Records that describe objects
++++++++

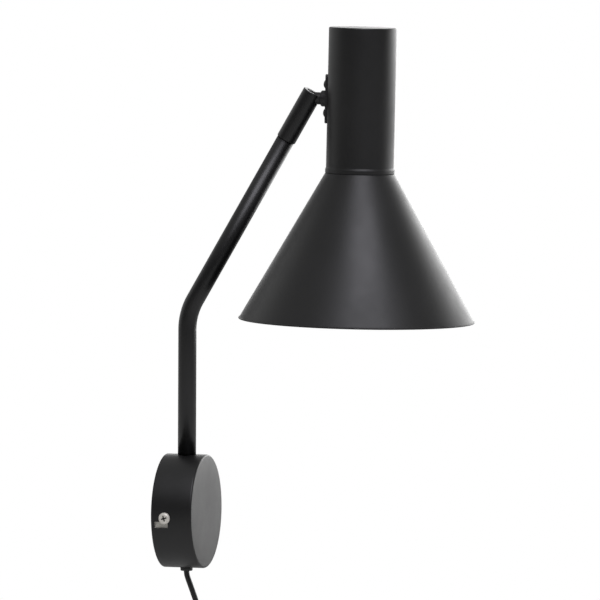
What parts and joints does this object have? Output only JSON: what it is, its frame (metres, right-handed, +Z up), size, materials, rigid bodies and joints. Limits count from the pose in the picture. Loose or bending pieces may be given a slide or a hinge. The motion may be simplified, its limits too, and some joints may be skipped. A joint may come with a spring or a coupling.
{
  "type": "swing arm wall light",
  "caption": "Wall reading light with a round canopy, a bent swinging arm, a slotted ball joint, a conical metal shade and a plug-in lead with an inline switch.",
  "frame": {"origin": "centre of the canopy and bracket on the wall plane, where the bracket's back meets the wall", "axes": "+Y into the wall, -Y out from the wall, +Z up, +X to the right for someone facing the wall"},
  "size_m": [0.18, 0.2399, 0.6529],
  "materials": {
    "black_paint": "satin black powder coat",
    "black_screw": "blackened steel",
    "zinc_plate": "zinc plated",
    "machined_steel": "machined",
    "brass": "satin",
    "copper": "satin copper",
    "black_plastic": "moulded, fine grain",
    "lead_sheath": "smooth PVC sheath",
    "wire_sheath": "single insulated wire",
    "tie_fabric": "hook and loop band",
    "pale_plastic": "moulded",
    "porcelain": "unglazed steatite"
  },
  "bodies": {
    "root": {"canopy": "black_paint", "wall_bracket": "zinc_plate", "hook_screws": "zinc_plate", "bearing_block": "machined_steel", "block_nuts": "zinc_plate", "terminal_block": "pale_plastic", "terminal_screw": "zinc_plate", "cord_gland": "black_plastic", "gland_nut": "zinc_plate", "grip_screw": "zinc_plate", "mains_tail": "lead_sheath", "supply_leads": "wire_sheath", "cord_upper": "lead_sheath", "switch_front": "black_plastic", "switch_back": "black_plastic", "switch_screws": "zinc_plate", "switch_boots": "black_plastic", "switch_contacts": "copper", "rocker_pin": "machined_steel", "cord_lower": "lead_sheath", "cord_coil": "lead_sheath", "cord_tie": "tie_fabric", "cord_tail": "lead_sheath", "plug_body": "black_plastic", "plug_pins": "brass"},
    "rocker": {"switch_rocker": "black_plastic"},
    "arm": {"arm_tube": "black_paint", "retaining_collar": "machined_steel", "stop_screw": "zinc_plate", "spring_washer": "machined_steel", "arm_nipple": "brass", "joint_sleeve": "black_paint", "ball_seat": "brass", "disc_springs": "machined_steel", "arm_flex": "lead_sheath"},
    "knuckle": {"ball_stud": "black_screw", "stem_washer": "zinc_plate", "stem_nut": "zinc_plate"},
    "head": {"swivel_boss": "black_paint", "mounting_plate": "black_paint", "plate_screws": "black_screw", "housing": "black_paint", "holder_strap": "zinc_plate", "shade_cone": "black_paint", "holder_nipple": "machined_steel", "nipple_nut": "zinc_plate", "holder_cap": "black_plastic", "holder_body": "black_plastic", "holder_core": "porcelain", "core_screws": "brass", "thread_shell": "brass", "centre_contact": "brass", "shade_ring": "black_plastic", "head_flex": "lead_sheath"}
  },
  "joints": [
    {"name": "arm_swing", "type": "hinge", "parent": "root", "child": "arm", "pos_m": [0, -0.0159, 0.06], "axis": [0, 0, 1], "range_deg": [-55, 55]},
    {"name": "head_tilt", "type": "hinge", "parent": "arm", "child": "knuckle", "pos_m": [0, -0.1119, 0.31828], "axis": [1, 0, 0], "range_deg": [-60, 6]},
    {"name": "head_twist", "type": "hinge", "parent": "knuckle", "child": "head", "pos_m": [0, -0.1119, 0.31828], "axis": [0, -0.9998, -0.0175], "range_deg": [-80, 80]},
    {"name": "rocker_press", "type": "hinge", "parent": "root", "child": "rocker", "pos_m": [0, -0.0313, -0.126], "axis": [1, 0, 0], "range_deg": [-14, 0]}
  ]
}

++++++++

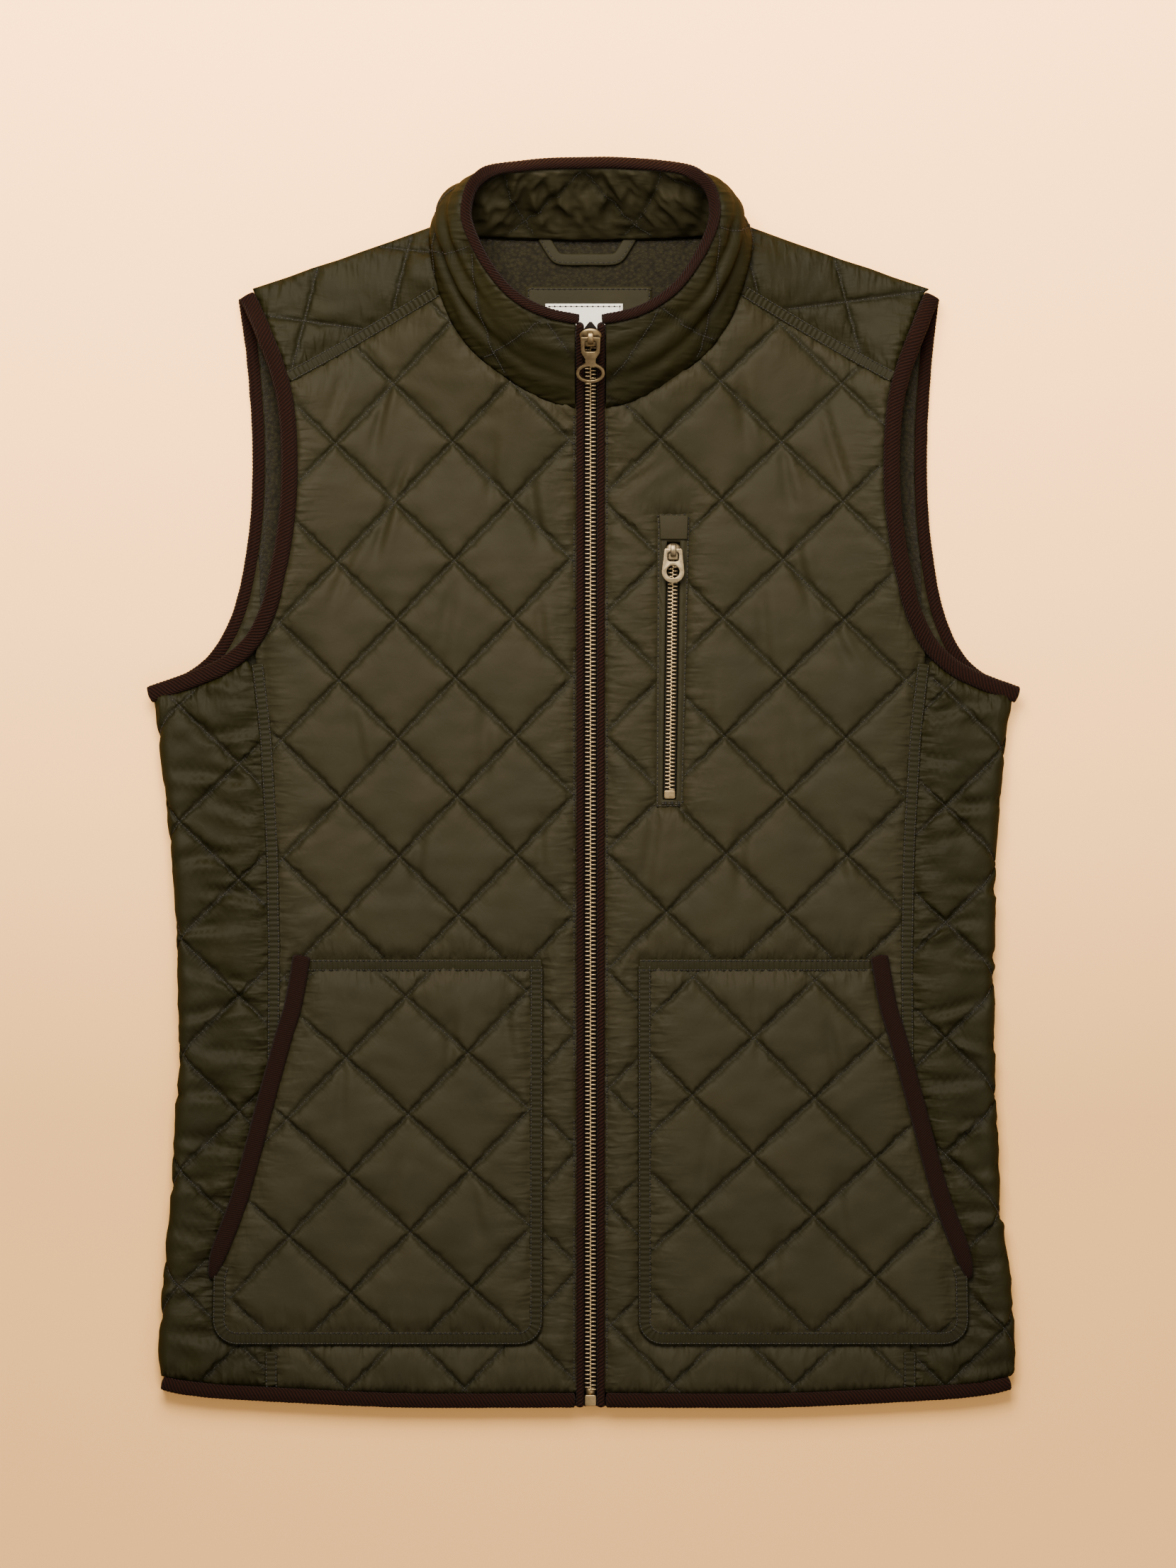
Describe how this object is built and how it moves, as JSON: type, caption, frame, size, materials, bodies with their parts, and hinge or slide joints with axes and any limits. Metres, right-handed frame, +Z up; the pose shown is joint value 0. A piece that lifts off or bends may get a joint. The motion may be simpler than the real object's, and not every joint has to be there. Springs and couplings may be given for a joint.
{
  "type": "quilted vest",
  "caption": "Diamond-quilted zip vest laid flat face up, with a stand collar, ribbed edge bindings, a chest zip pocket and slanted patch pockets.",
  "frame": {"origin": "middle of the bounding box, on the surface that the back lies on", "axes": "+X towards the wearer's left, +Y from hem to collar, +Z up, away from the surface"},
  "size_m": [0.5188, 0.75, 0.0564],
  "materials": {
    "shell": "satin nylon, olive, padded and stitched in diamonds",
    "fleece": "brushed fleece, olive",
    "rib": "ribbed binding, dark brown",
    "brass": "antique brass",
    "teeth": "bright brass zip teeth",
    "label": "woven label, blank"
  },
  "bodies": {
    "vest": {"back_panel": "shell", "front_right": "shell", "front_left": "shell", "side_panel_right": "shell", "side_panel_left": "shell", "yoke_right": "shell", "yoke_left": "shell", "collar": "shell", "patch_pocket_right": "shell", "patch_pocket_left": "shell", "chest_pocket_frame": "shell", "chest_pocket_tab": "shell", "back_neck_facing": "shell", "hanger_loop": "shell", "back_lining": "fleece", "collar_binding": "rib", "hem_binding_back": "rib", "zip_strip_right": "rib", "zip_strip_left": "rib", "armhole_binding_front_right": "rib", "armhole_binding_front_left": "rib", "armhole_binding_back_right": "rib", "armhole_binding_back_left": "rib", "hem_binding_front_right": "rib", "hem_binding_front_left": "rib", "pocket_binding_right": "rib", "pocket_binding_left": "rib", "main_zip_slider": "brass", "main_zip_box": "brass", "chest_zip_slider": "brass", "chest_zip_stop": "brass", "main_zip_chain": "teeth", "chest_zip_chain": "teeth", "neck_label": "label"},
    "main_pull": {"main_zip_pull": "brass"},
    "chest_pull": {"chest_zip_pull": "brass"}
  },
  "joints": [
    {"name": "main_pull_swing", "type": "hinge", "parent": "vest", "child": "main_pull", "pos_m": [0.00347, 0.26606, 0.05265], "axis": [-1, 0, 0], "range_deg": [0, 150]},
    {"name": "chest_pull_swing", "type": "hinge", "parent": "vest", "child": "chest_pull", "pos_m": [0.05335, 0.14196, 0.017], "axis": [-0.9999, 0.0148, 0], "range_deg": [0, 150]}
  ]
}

++++++++

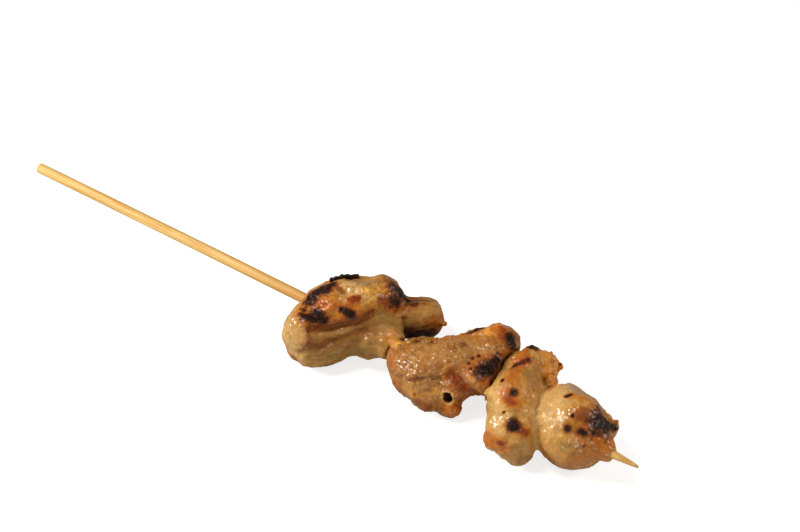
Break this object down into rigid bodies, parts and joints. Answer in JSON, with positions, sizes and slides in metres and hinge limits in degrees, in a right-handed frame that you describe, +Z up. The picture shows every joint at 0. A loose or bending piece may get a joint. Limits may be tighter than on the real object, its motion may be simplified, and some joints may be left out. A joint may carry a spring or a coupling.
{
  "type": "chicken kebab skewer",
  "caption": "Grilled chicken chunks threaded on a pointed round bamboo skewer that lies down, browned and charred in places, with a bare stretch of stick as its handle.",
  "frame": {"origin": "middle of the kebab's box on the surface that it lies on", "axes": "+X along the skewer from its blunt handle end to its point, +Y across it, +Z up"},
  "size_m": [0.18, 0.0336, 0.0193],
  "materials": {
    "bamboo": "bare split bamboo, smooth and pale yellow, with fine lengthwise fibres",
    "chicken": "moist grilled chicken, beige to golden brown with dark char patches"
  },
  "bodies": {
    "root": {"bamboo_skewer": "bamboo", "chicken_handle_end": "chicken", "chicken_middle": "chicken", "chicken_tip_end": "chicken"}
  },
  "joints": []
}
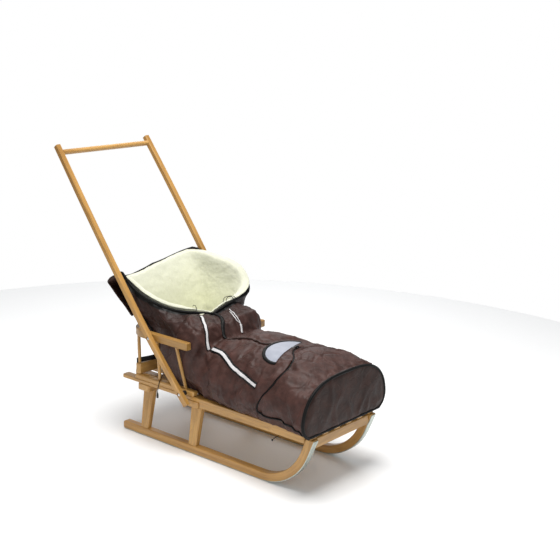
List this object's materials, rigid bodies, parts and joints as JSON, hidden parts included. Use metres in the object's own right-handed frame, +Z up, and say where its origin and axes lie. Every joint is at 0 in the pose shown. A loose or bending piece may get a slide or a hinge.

++++++++

What to work on:
Repeat word for word the lines from the line with "Break this object" to the line with "List this object's", both lines included.

Task solution:
Break this object down into rigid bodies, parts and joints. Answer in JSON, with positions, sizes and slides in metres and hinge limits in degrees, in a right-handed frame that you describe, +Z up. The picture shows every joint at 0. A loose or bending piece may get a joint. Limits may be tighter than on the real object, its motion may be simplified, and some joints may be left out. A joint may carry a spring or a coupling.
{
  "type": "chicken kebab skewer",
  "caption": "Grilled chicken chunks threaded on a pointed round bamboo skewer that lies down, browned and charred in places, with a bare stretch of stick as its handle.",
  "frame": {"origin": "middle of the kebab's box on the surface that it lies on", "axes": "+X along the skewer from its blunt handle end to its point, +Y across it, +Z up"},
  "size_m": [0.18, 0.0336, 0.0193],
  "materials": {
    "bamboo": "bare split bamboo, smooth and pale yellow, with fine lengthwise fibres",
    "chicken": "moist grilled chicken, beige to golden brown with dark char patches"
  },
  "bodies": {
    "root": {"bamboo_skewer": "bamboo", "chicken_handle_end": "chicken", "chicken_middle": "chicken", "chicken_tip_end": "chicken"}
  },
  "joints": []
}
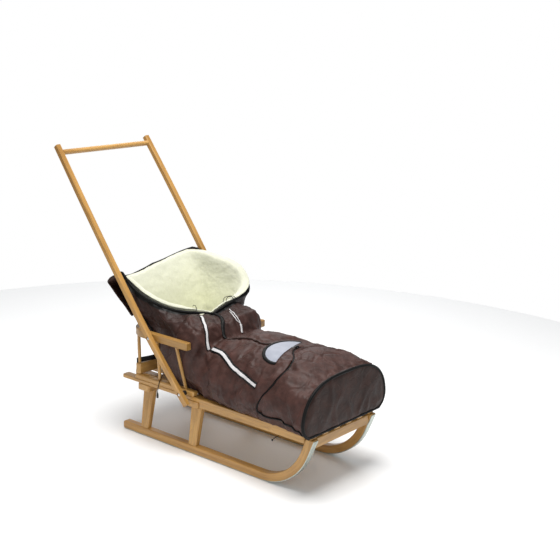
List this object's materials, rigid bodies, parts and joints as JSON, hidden parts included. Use metres in the object's own right-handed frame, +Z up, and say where its origin and axes lie. Every joint is at 0 in the pose shown. A loose or bending piece may get a slide or a hinge.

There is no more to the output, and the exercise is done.